Anonymous wrote:Anonymous wrote:Anonymous wrote:Man here. Calling a woman in her 40's a "GIRLfriend" sounds a bit odd. I can see why he didn't use the term.
Find something more substantiveu to be mad about.
Okay than say partner.
Partner is too serious
Anonymous wrote:Anonymous wrote:Anonymous wrote:Anonymous wrote:Anonymous wrote:Anonymous wrote:Anonymous wrote:Anonymous wrote:Have the two of you discussed how you want to label yourselves? If not, I can understand why he didn’t want to be presumptuous and call you his GF. Use your words and talk to him.
We have discussed it before and didn’t see eye to eye. He thinks boyfriend/girlfriend is some HUGE title. He see it the way I see being engaged. The day to day of our relationship is very good. We act like a couple and as far as I can tell (and from his words) he isn’t seeing anyone else. I guess I just have to deal with this “friend” thing. But for me it’s annoying. Titles are a form of respect in my eyes. An even though our relationship emotionally progresses there is a part of me that has a hard time taking him seriously as a potential partner because he keeps calling me his friend.
You should have mentioned this in your first post, OP. It's so irritating when people do this - it changes the entire tenor of the issue. This is a big problem. He doesn't want to commit, even with words.
Apologies for not making the original post longer. The odd thing is that he is very committed in deeds. He initiates spending a ton of time together, plans dates, is always there for me when I need him, invites me into his social life, brings me to work events, considers me in the future, etc. He is just adamant about not calling me his girlfriend. That leads me to be confused on whether I should just continue and be happy because we get along very well, or if this word hang up is indicative of a larger commitment problem.
NP - he’s pulling this crap in his 40s? Hell no. If he were in his early 20s, I might give him a pass for immaturity. That’s a total deal-breaker for a man in his 40s to behave this way.
I don’t follow what’s crap here. Sounds like his actions are just right but OP is unhappy with the label.

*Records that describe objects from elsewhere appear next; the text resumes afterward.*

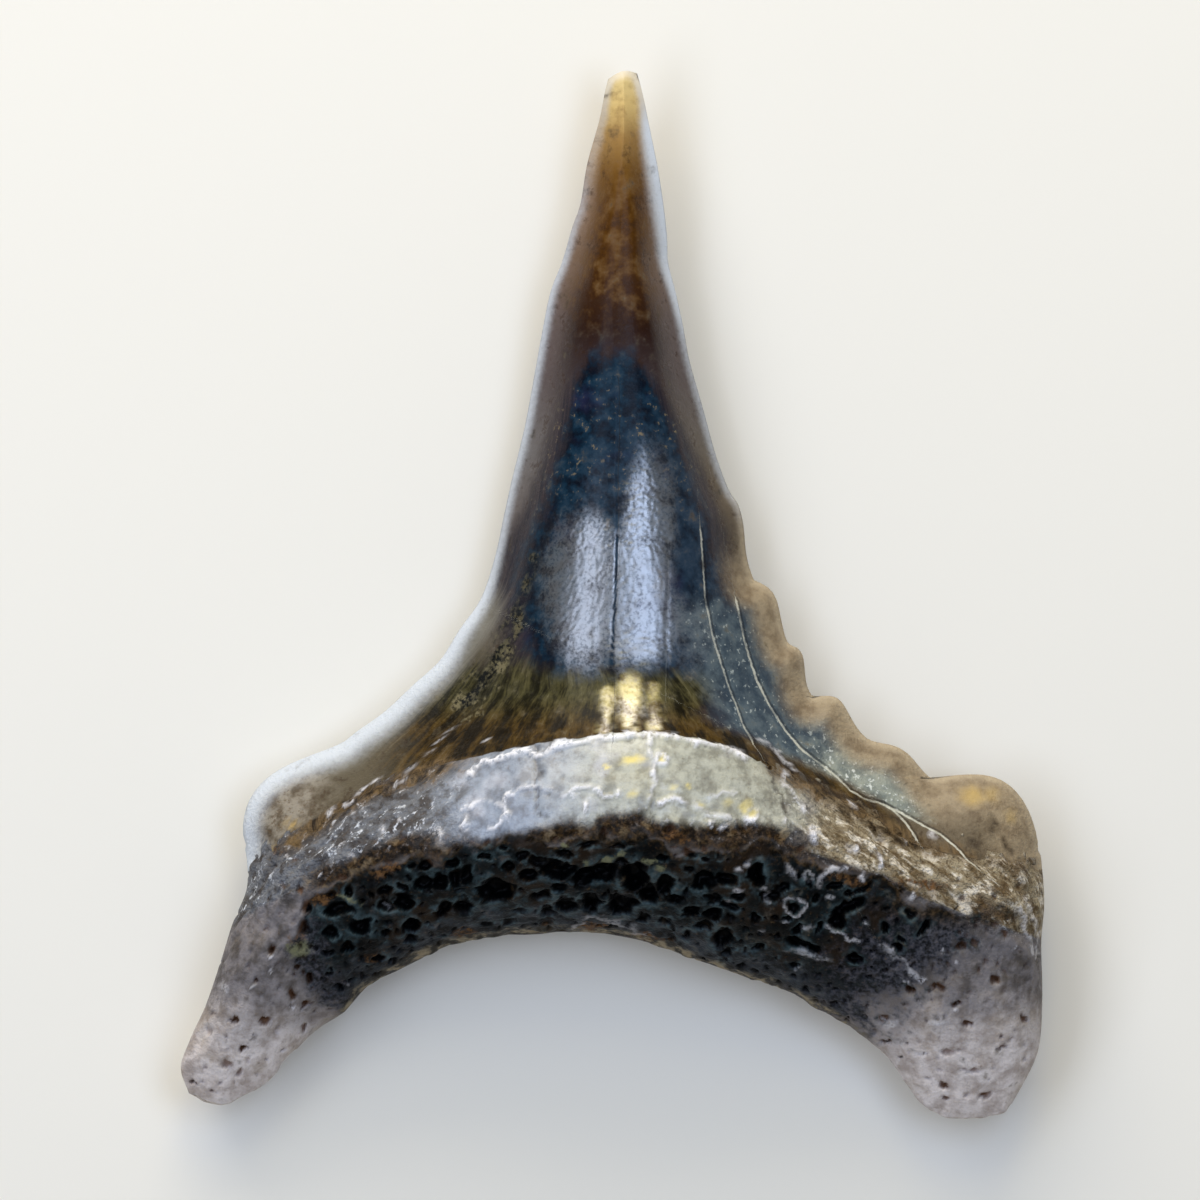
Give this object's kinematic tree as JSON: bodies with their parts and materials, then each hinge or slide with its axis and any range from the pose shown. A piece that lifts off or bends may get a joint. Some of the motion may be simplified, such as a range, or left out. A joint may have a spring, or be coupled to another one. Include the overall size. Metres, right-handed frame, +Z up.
{
  "type": "fossil shark tooth",
  "caption": "Small fossil shark tooth with a slender erect crown, a cusped heel and a porous root with a deep arch, lying on its flatter face.",
  "frame": {"origin": "under the middle of the tooth's box, on the surface that it lies on", "axes": "+X from the smooth side to the cusped side, +Y from the root lobes to the tip of the crown, +Z up out of the rounder face"},
  "size_m": [0.0124, 0.015, 0.0034],
  "materials": {
    "fossil_enamel": "glossy blue-black crown with brown flanks and pale translucent edges, matt dark porous root fading to grey-lavender lobes"
  },
  "bodies": {
    "root": {"shark_tooth": "fossil_enamel"}
  },
  "joints": []
}
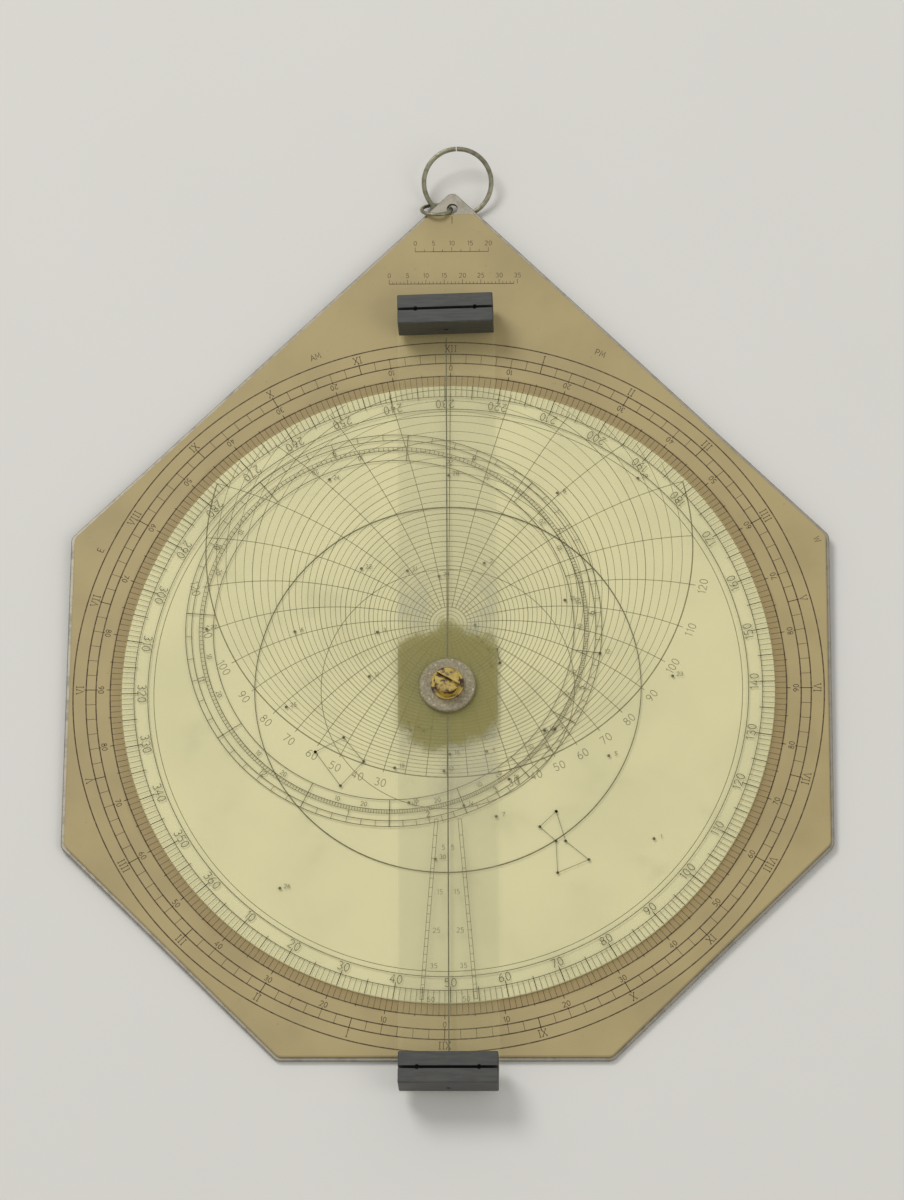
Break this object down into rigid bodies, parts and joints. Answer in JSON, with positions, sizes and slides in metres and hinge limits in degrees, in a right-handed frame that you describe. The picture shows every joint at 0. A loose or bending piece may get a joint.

I guess I’m old enough to think actions speak louder than words.
Introducing her as his "friend" because he thinks "girlfriend" tantamount to fiancee (Lol) *is* an action. The OP said she felt like "a random chick he's screwing" when he introduced her as such. Why stay with someone around whom you feel that way?
OP here. I’d just like to say I normally just feel like his girlfriend because that is how we’ve been acting for a months. But in the moment of being introduced it just felt stupid to be called a friend when there is nothing platonic about us. He regularly brings me around his social circle and I’d be very surprised if there are any other women he currently brings around. But there appears to be this hesitation on his part to assume that I’ll be his date a year from now. It’s odd because he does like me and his friends always comment on how happy he is with me and some have even asked when we are getting married (though that is a bit much for me).
Anonymous wrote:Anonymous wrote:Have the two of you discussed how you want to label yourselves? If not, I can understand why he didn’t want to be presumptuous and call you his GF. Use your words and talk to him.
We have discussed it before and didn’t see eye to eye. He thinks boyfriend/girlfriend is some HUGE title. He see it the way I see being engaged. The day to day of our relationship is very good. We act like a couple and as far as I can tell (and from his words) he isn’t seeing anyone else. I guess I just have to deal with this “friend” thing. But for me it’s annoying. Titles are a form of respect in my eyes. An even though our relationship emotionally progresses there is a part of me that has a hard time taking him seriously as a potential partner because he keeps calling me his friend.
Anonymous wrote:OP here. I guess I’m overacting. To me saying friend sounds like FWB or until you meet the next chick. It’s better to just say the persons name and show affection. Friend is also disingenuous because we are not friends.